▽
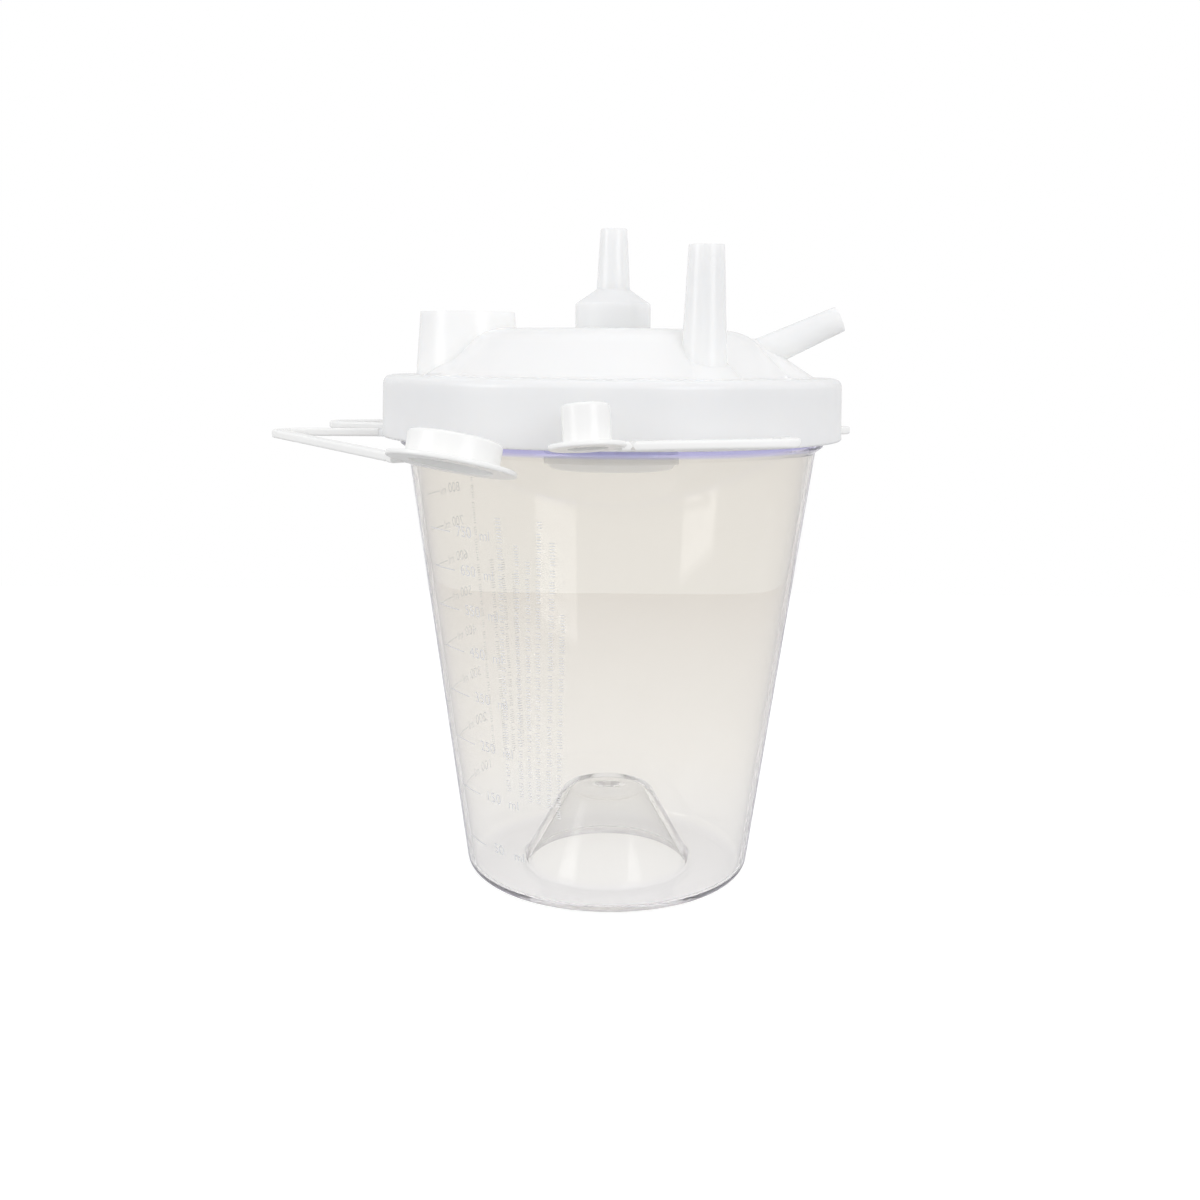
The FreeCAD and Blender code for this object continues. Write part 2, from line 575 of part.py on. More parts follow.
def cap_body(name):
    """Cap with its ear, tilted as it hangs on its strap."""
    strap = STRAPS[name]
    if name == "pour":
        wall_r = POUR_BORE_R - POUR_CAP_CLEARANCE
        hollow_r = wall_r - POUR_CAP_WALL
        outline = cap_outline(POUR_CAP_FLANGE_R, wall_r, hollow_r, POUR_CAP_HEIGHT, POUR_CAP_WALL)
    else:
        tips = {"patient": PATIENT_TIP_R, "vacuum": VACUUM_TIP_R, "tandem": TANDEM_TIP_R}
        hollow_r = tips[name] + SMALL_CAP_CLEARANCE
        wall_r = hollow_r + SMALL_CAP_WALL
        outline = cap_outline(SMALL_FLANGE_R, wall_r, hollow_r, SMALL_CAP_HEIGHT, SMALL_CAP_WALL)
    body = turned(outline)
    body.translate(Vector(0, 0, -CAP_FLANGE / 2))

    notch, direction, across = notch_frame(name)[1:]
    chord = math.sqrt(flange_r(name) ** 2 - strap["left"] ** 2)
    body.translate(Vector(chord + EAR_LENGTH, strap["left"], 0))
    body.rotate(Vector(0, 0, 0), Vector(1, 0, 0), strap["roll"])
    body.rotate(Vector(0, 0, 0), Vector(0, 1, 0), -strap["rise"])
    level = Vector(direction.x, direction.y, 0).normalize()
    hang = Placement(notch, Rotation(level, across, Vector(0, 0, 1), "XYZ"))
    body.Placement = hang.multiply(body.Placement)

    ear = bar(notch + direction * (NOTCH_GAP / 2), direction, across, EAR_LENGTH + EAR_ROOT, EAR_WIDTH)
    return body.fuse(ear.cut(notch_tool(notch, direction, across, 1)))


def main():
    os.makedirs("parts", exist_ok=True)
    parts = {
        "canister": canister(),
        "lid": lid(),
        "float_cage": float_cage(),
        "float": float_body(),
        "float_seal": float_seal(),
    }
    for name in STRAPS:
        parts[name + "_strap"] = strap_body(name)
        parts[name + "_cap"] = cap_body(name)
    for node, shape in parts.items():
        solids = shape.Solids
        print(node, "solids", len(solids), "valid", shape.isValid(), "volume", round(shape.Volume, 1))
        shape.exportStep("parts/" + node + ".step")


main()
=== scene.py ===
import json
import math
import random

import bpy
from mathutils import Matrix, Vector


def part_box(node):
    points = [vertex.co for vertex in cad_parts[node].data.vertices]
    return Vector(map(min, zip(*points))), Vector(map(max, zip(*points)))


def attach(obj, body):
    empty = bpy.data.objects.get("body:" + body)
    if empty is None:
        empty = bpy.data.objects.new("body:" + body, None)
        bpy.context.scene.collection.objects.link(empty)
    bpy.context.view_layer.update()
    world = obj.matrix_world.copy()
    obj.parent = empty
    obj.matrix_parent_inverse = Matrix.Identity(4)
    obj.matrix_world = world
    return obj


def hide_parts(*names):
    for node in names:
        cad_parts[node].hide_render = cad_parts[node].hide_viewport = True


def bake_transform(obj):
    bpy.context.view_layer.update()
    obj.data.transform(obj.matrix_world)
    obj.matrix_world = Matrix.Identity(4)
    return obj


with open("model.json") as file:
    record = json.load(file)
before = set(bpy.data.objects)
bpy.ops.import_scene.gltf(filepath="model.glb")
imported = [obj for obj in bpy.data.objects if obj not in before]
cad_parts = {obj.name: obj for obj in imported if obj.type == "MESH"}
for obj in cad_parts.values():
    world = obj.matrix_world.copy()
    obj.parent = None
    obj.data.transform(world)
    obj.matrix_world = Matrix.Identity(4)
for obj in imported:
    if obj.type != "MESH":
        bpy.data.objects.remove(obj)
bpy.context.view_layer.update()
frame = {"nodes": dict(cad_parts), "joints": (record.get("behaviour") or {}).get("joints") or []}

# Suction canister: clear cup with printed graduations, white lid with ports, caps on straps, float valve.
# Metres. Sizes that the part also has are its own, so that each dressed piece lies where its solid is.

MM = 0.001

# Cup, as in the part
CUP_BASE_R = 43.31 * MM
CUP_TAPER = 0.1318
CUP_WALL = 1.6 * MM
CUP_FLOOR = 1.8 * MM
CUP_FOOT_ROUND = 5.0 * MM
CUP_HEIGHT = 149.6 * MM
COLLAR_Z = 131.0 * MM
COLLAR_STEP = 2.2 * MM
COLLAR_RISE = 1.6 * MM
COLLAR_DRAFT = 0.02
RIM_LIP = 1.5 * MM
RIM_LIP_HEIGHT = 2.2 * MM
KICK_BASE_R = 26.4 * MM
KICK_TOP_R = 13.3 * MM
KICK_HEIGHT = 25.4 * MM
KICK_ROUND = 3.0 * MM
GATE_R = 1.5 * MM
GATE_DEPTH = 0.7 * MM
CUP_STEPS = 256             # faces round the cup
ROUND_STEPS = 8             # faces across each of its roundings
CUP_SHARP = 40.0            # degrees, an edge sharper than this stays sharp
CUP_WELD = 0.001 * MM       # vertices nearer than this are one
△
Take the material above and return all of it exactly.

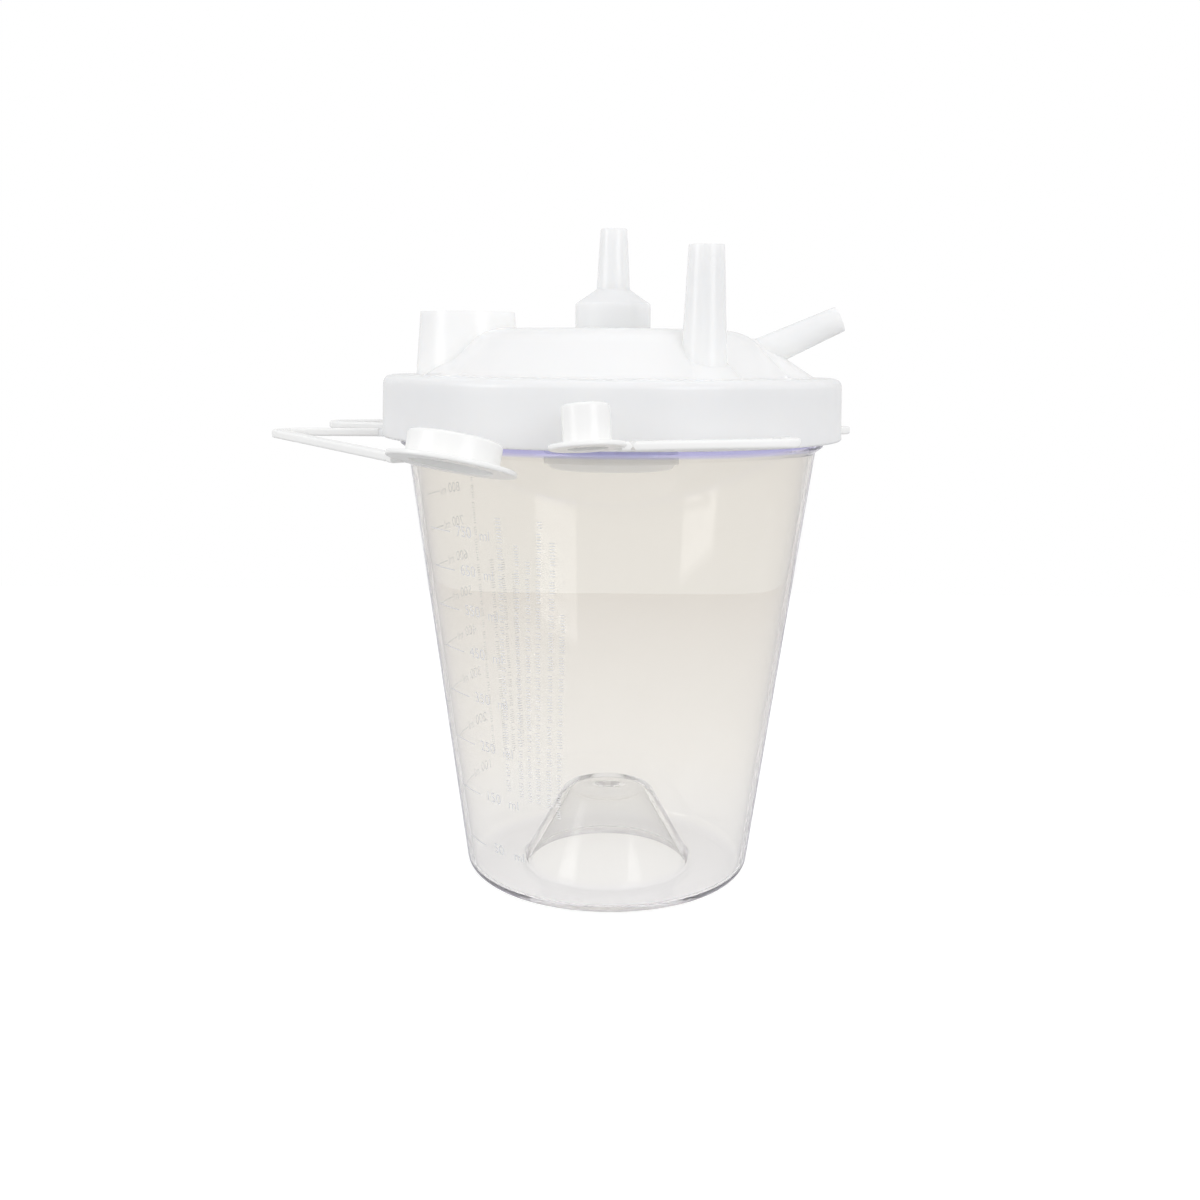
The FreeCAD and Blender code for this object continues. Write part 2, from line 575 of part.py on. More parts follow.
def cap_body(name):
    """Cap with its ear, tilted as it hangs on its strap."""
    strap = STRAPS[name]
    if name == "pour":
        wall_r = POUR_BORE_R - POUR_CAP_CLEARANCE
        hollow_r = wall_r - POUR_CAP_WALL
        outline = cap_outline(POUR_CAP_FLANGE_R, wall_r, hollow_r, POUR_CAP_HEIGHT, POUR_CAP_WALL)
    else:
        tips = {"patient": PATIENT_TIP_R, "vacuum": VACUUM_TIP_R, "tandem": TANDEM_TIP_R}
        hollow_r = tips[name] + SMALL_CAP_CLEARANCE
        wall_r = hollow_r + SMALL_CAP_WALL
        outline = cap_outline(SMALL_FLANGE_R, wall_r, hollow_r, SMALL_CAP_HEIGHT, SMALL_CAP_WALL)
    body = turned(outline)
    body.translate(Vector(0, 0, -CAP_FLANGE / 2))

    notch, direction, across = notch_frame(name)[1:]
    chord = math.sqrt(flange_r(name) ** 2 - strap["left"] ** 2)
    body.translate(Vector(chord + EAR_LENGTH, strap["left"], 0))
    body.rotate(Vector(0, 0, 0), Vector(1, 0, 0), strap["roll"])
    body.rotate(Vector(0, 0, 0), Vector(0, 1, 0), -strap["rise"])
    level = Vector(direction.x, direction.y, 0).normalize()
    hang = Placement(notch, Rotation(level, across, Vector(0, 0, 1), "XYZ"))
    body.Placement = hang.multiply(body.Placement)

    ear = bar(notch + direction * (NOTCH_GAP / 2), direction, across, EAR_LENGTH + EAR_ROOT, EAR_WIDTH)
    return body.fuse(ear.cut(notch_tool(notch, direction, across, 1)))


def main():
    os.makedirs("parts", exist_ok=True)
    parts = {
        "canister": canister(),
        "lid": lid(),
        "float_cage": float_cage(),
        "float": float_body(),
        "float_seal": float_seal(),
    }
    for name in STRAPS:
        parts[name + "_strap"] = strap_body(name)
        parts[name + "_cap"] = cap_body(name)
    for node, shape in parts.items():
        solids = shape.Solids
        print(node, "solids", len(solids), "valid", shape.isValid(), "volume", round(shape.Volume, 1))
        shape.exportStep("parts/" + node + ".step")


main()
=== scene.py ===
import json
import math
import random

import bpy
from mathutils import Matrix, Vector


def part_box(node):
    points = [vertex.co for vertex in cad_parts[node].data.vertices]
    return Vector(map(min, zip(*points))), Vector(map(max, zip(*points)))


def attach(obj, body):
    empty = bpy.data.objects.get("body:" + body)
    if empty is None:
        empty = bpy.data.objects.new("body:" + body, None)
        bpy.context.scene.collection.objects.link(empty)
    bpy.context.view_layer.update()
    world = obj.matrix_world.copy()
    obj.parent = empty
    obj.matrix_parent_inverse = Matrix.Identity(4)
    obj.matrix_world = world
    return obj


def hide_parts(*names):
    for node in names:
        cad_parts[node].hide_render = cad_parts[node].hide_viewport = True


def bake_transform(obj):
    bpy.context.view_layer.update()
    obj.data.transform(obj.matrix_world)
    obj.matrix_world = Matrix.Identity(4)
    return obj


with open("model.json") as file:
    record = json.load(file)
before = set(bpy.data.objects)
bpy.ops.import_scene.gltf(filepath="model.glb")
imported = [obj for obj in bpy.data.objects if obj not in before]
cad_parts = {obj.name: obj for obj in imported if obj.type == "MESH"}
for obj in cad_parts.values():
    world = obj.matrix_world.copy()
    obj.parent = None
    obj.data.transform(world)
    obj.matrix_world = Matrix.Identity(4)
for obj in imported:
    if obj.type != "MESH":
        bpy.data.objects.remove(obj)
bpy.context.view_layer.update()
frame = {"nodes": dict(cad_parts), "joints": (record.get("behaviour") or {}).get("joints") or []}

# Suction canister: clear cup with printed graduations, white lid with ports, caps on straps, float valve.
# Metres. Sizes that the part also has are its own, so that each dressed piece lies where its solid is.

MM = 0.001

# Cup, as in the part
CUP_BASE_R = 43.31 * MM
CUP_TAPER = 0.1318
CUP_WALL = 1.6 * MM
CUP_FLOOR = 1.8 * MM
CUP_FOOT_ROUND = 5.0 * MM
CUP_HEIGHT = 149.6 * MM
COLLAR_Z = 131.0 * MM
COLLAR_STEP = 2.2 * MM
COLLAR_RISE = 1.6 * MM
COLLAR_DRAFT = 0.02
RIM_LIP = 1.5 * MM
RIM_LIP_HEIGHT = 2.2 * MM
KICK_BASE_R = 26.4 * MM
KICK_TOP_R = 13.3 * MM
KICK_HEIGHT = 25.4 * MM
KICK_ROUND = 3.0 * MM
GATE_R = 1.5 * MM
GATE_DEPTH = 0.7 * MM
CUP_STEPS = 256             # faces round the cup
ROUND_STEPS = 8             # faces across each of its roundings
CUP_SHARP = 40.0            # degrees, an edge sharper than this stays sharp
CUP_WELD = 0.001 * MM       # vertices nearer than this are one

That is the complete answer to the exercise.